Evidently, that will be the sitting Labour MP when he or she broke the Labour whip to vote for a ceasefire last November, have spoken out against arms sales to Israel, have backed recognition of a Palestinian state and have vocally opposed Israeli aggression and British state indulgence of it.

Whose interests would be served if Sultana, for example, were to be defeated? Failing to vote for her en masse would not elect a more pro-Gaza candidate, if such were possible, but likely enable the triumph of a more pro-Israeli politician. Would her downfall be cheered in Palestine?

One does not need to believe that Keir Starmer would be a better premier, in general or on the Palestinian issue, than Rishi Sunak. It is only necessary to recognise that keeping anti-imperialist voices in the Commons is vital, and that punishing politicians who have supported every impulse of the mass movement makes no sense whatsoever.

Then there is the position of the opportunists, who argue in effect for “No ceasefire, but vote anyway.”

This asserts that we need a Labour government, which therefore means voting for Labour MPs by and large regardless of their record on Gaza.

There may be caveats and particular exceptions, but it is essentially held to be acceptable to vote for most of those Labour MPs who voted against a ceasefire in November and subsequently, until told by Washington that it was OK to pose for peace.

This applies also to the array of Starmeroid candidates in safe seats who will shortly be Commons voting fodder.

The critical importance of support for Palestine and opposition to genocide is thus degraded as an issue. A benchmark of internationalism is subordinated to domestic political strategies, a perennial hallmark of opportunism.

In its more elaborate variations, this argument does not hinge on any great expectations regarding what a Starmer government might or might not do. Its nullities are conceded upfront.

No, there is the belief that under Labour the conduct of the class struggle may go more merrily, and installing Starmer in No 10 will raise the morale and expectations of the masses.

This is a tenacious argument in spite of its lack of historical foundation. The election of a Labour government — it has happened four times since the war — has never led to an upsurge of mass struggle.

To review each would be onerous here, but 1974 is a particularly clear example, when Harold Wilson’s return to office was designed to, and actually did, divert and divide the mass working-class action against Edward Heath’s Tories and, through the social contract and incomes policies, demobilise the class struggle.

Of course, to point out that something has never happened is not the same as asserting it never could. Would a Labour victory on July 4 be different?

Here one should consider the actual movements in play. There are two. The great strike wave of 2022 has generally abated and Labour ministers will probably move to extinguish it altogether through limited concessions.

Trade unions, far from raising their sights under Labour governments, tend more to be grateful for whatever they are given. There may be welcome exceptions, but generally, unions have acquiesced in Labour’s abandonment of radical policy commitments and generally give higher priority to seeing the back of the Tories than fighting for socialism.

As for the great Gaza solidarity movement, the issue is still clearer.
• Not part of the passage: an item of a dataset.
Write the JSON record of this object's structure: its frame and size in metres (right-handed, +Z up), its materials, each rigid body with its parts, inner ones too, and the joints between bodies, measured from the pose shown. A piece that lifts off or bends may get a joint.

Voting for Labour candidates that have openly supported genocide will not assist that movement, but risks demoralising it. It relegates the choice last November — to back a ceasefire or not — to a second-order consideration, just as the ultra left does.

Historically, one could justify supporting Labour on other grounds — the promise of progressive reforms, its trade union base — and weigh those against its inveterate imperialism and conciliation of the bourgeoisie.

Those considerations cannot be dismissed, but their balance is clearly different today than it was 40 or 50 years ago, and not in a positive way. Anyway, this is not the argument made now.

The key question is the interplay of mass politics and electoral campaigns. Most on the left would assign priority to the former in terms of changing society and the world.

But merely ranking them in that order says nothing. The crucial dialectic is how mass politics condition and shape electoral interventions, and how the latter articulates the dynamics of the former and carries them forward.

Sometimes that connection is attenuated. There may be no mass struggles of significance, leaving the politicians free to ply their trade unconstrained by the streets. Think 1997.

Today, the largest possible vote for pro-Gaza candidates is the expression of mass politics on July 4. Mutely re-electing genocidaires with a pinkish rosette is not.

This is a teachable moment on the nature of social democracy. There is a huge and sustained movement of solidarity with the oppressed, a movement for peace, democracy and equality, that has turned its cutting edge of anger at British politicians complicit in a historic crime.

Many of them are Labour, whose betrayal is acutely felt in communities which have long given them support.

To vote for any such, on any grounds of sophistry, undermines not only the Palestinian people by dismissing their struggle to the periphery but also the most serious movement for change in Britain today.

Stand with Palestine. No ceasefire, no vote.